What happened seven years later in Kerala was far more shocking. Technically relying on the governor’s report, New Delhi unfairly dismissed the E.M.S Namboodiripad ministry, the first Communist government to come to power anywhere through free and fair elections two years earlier. Doubtless, Nehru had qualms about taking this unfair action. But his daughter, Indira Gandhi, then Congress president, and the party right-wing forced his hand. However, this could not absolve the iconic Prime Minister from his share of blame.

The malaise that the aberrations in the Nehru era represented assumed the proportions of an epidemic later, especially during the years Indira Gandhi reigned supreme. According to one estimate, during her 15-year reign in two innings, President’s Rule was imposed in states close to 100 times, most of the times high-handedly. This became possible because of a sharp and steady decline in the quality of people sent to Raj Bhavans. There were some honourable exceptions, of course, but more and more ruling party rejects or hacks, pliable civil servants and unforgettable mediocrities were chosen as governors. Instead of acting as constitutional heads of their states, they were happy to act as the servitors of the Central government.

Just four months before her assassination and on the heels of traumatic Blue Star, Indira Gandhi decided summarily to sack Mr Farooq Abdullah’s newly-elected ministry in Kashmir. Mr B.K. Nehru, a former civil servant and diplomat and, incidentally, the Prime Minister’s uncle, refused to do so. He was transferred to Gujarat! Barely a month later a Congress loyalist in the Hyderabad Raj Bhavan took it upon himself to dismiss the N.T. Rama Rao ministry in Andhra Pradesh. This boomeranged. The Union government had to eat humble pie and reinstate NTR.

Evidently, even 20 years later this made no difference to the present Congress-led Union government. The infamous dissolution of the Bihar Assembly in 2005 when it hadn’t been allowed to meet even once is the most glaring of many such shenanigans. The Supreme Court declared this action unconstitutional. Because of its strictures, Buta Singh had to resign as Bihar Governor only to be given another sinecure later.

It is equally remarkable that other political parties, when in power at the Centre for whatever duration, behaved as the Congress has been doing. For instance, the Bharatiya Janata Party-led (BJP) National Democratic Alliance, on coming to power in 1998, had removed some of the governors appointed by previous regimes. But the BJP screamed when six years later the Congress-led United Progressive Alliance sent packing several Rashtriya Swayamsevak Sangh pracharaks ensconced in luxurious gubernatorial mansions. Moreover, in the matter of unsuitable appointments of governors, honours are even between the rival sides. Both have been generous in “rewarding” former chiefs of the Intelligence Bureau and even the Research and Analysis Wing. And not content with filling some slots with former military chiefs, a lieutenant-general (who could never make it to the post of Army Commander) was also made Governor.

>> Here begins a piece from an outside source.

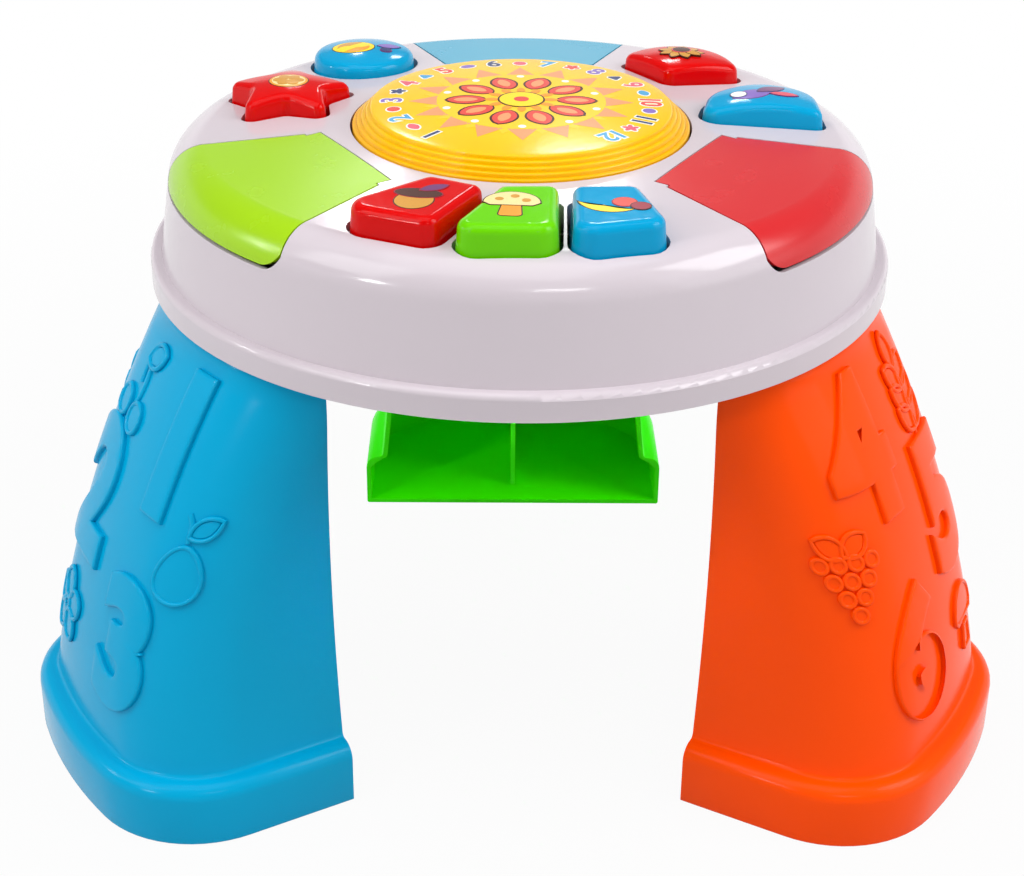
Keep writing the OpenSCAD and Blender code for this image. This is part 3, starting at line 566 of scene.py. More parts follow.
def outline_curve(outlines, height=0.0, edge=0.0, closed=True):
    """A curve through plane outlines; with an edge radius it becomes a rounded relief."""
    curve = bpy.data.curves.new("outline", "CURVE")
    curve.dimensions = "2D" if closed else "3D"
    if closed:
        curve.fill_mode = "BOTH"
    curve.extrude = height
    curve.bevel_depth = edge
    curve.bevel_resolution = BEVEL_STEPS
    curve.offset = -edge
    for outline in outlines:
        spline = curve.splines.new("POLY")
        spline.points.add(len(outline) - 1)
        for point, place in zip(spline.points, outline):
            point.co = (place[0], place[1], 0, 1)
        spline.use_cyclic_u = closed
    return curve


def figure_curve(text, size, height=0.0, edge=0.0, fatten=0.0):
    """Figures centred on the origin, as a curve object's data."""
    curve = bpy.data.curves.new("figure", "FONT")
    curve.body = text
    curve.size = size
    curve.align_x = "CENTER"
    curve.align_y = "CENTER"
    curve.extrude = height
    curve.bevel_depth = edge
    curve.bevel_resolution = BEVEL_STEPS
    curve.offset = fatten
    return curve


def gridded(mesh, spacing):
    """Cuts a flat-lying mesh along a square grid, so that it can follow a curved surface."""
    cut = bmesh.new()
    cut.from_mesh(mesh)
    bmesh.ops.remove_doubles(cut, verts=cut.verts, dist=FLAT_WELD)
    for axis in (0, 1):
        spread = [v.co[axis] for v in cut.verts]
        place = ceil(min(spread) / spacing) * spacing
        while place < max(spread):
            normal = Vector((axis == 0, axis == 1, 0))
            bmesh.ops.bisect_plane(cut, geom=cut.verts[:] + cut.edges[:] + cut.faces[:],
                                   dist=FLAT_WELD, plane_co=normal * place, plane_no=normal)
            place += spacing
    cut.to_mesh(mesh)
    cut.free()
    return mesh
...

Way back in 1983, the Sarkaria Commission had laid its finger on the heart of the matter when it recorded: “Discredited and disgruntled politicians from the party in power in (sic) the Union, who cannot be accommodated elsewhere, get appointed (as governors)… and tend to function as agents of the Union government rather than as impartial constitutional functionaries”. The commission made the salutary recommendation that those in active politics should be ineligible for the governor’s post and, in any case, a politician belonging to the ruling party at the Centre should not be appointed governor in a state where some other party, or combination of parties, rules. All successive governments have treated the report with contempt. Just look at the shuttling of Mr S.K. Shinde and Mr S.M. Krishna from ministerial office to Raj Bhavans and back.

Quite apart from the too many partisan acts, too many governors have indulged in another regrettable trend has set in of late.

The Central government always knows every governor’s date of retirement. Yet, it fails to appoint a successor in time. Consequently, the incumbents happily stay on. Only Mr Gopalkrishna Gandhi set the shining example of leaving the Raj Bhavan in Kolkata the day his five-year term ended, leaving it to the Centre to place West Bengal under the “temporary” charge of some other governor. The unwholesome current practice prevails in half-a-dozen states.

It is in Punjab, however, that it creates an embarrassing problem. The governor there — a retired Army Chief — faces serious allegations by, among others, two Union Cabinet ministers. His term expired more than six weeks ago but he is sitting pretty, with full immunity.